*PROBLEM*:
The data below must be copied in full and without any change.

** begin **

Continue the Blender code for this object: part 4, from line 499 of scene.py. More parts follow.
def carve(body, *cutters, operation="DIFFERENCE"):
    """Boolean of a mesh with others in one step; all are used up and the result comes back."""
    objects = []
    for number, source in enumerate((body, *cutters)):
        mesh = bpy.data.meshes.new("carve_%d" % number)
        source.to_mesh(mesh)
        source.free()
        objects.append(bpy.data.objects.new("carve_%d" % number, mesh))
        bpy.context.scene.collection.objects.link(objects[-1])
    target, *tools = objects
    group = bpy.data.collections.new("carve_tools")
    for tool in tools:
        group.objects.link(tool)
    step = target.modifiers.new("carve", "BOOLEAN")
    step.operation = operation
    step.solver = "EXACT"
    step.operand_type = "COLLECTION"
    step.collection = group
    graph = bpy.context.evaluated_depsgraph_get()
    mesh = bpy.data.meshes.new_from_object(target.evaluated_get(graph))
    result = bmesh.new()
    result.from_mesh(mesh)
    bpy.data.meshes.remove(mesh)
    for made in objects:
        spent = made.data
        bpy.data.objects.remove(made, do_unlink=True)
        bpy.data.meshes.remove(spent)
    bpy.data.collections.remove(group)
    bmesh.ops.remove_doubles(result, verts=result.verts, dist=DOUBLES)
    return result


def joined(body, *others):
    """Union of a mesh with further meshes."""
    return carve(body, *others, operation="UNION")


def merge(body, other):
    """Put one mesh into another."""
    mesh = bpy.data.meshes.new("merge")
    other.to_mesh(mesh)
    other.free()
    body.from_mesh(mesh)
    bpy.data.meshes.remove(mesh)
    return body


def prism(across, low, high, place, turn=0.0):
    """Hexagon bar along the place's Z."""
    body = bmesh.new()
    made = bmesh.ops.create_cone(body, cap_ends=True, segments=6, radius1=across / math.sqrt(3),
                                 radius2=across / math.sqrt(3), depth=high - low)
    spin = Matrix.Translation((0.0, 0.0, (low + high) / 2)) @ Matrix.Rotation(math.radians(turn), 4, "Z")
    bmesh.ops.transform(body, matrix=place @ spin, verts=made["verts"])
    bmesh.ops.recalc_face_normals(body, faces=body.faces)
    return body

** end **

*FULL OUTPUT*:
Continue the Blender code for this object: part 4, from line 499 of scene.py. More parts follow.
def carve(body, *cutters, operation="DIFFERENCE"):
    """Boolean of a mesh with others in one step; all are used up and the result comes back."""
    objects = []
    for number, source in enumerate((body, *cutters)):
        mesh = bpy.data.meshes.new("carve_%d" % number)
        source.to_mesh(mesh)
        source.free()
        objects.append(bpy.data.objects.new("carve_%d" % number, mesh))
        bpy.context.scene.collection.objects.link(objects[-1])
    target, *tools = objects
    group = bpy.data.collections.new("carve_tools")
    for tool in tools:
        group.objects.link(tool)
    step = target.modifiers.new("carve", "BOOLEAN")
    step.operation = operation
    step.solver = "EXACT"
    step.operand_type = "COLLECTION"
    step.collection = group
    graph = bpy.context.evaluated_depsgraph_get()
    mesh = bpy.data.meshes.new_from_object(target.evaluated_get(graph))
    result = bmesh.new()
    result.from_mesh(mesh)
    bpy.data.meshes.remove(mesh)
    for made in objects:
        spent = made.data
        bpy.data.objects.remove(made, do_unlink=True)
        bpy.data.meshes.remove(spent)
    bpy.data.collections.remove(group)
    bmesh.ops.remove_doubles(result, verts=result.verts, dist=DOUBLES)
    return result


def joined(body, *others):
    """Union of a mesh with further meshes."""
    return carve(body, *others, operation="UNION")


def merge(body, other):
    """Put one mesh into another."""
    mesh = bpy.data.meshes.new("merge")
    other.to_mesh(mesh)
    other.free()
    body.from_mesh(mesh)
    bpy.data.meshes.remove(mesh)
    return body


def prism(across, low, high, place, turn=0.0):
    """Hexagon bar along the place's Z."""
    body = bmesh.new()
    made = bmesh.ops.create_cone(body, cap_ends=True, segments=6, radius1=across / math.sqrt(3),
                                 radius2=across / math.sqrt(3), depth=high - low)
    spin = Matrix.Translation((0.0, 0.0, (low + high) / 2)) @ Matrix.Rotation(math.radians(turn), 4, "Z")
    bmesh.ops.transform(body, matrix=place @ spin, verts=made["verts"])
    bmesh.ops.recalc_face_normals(body, faces=body.faces)
    return body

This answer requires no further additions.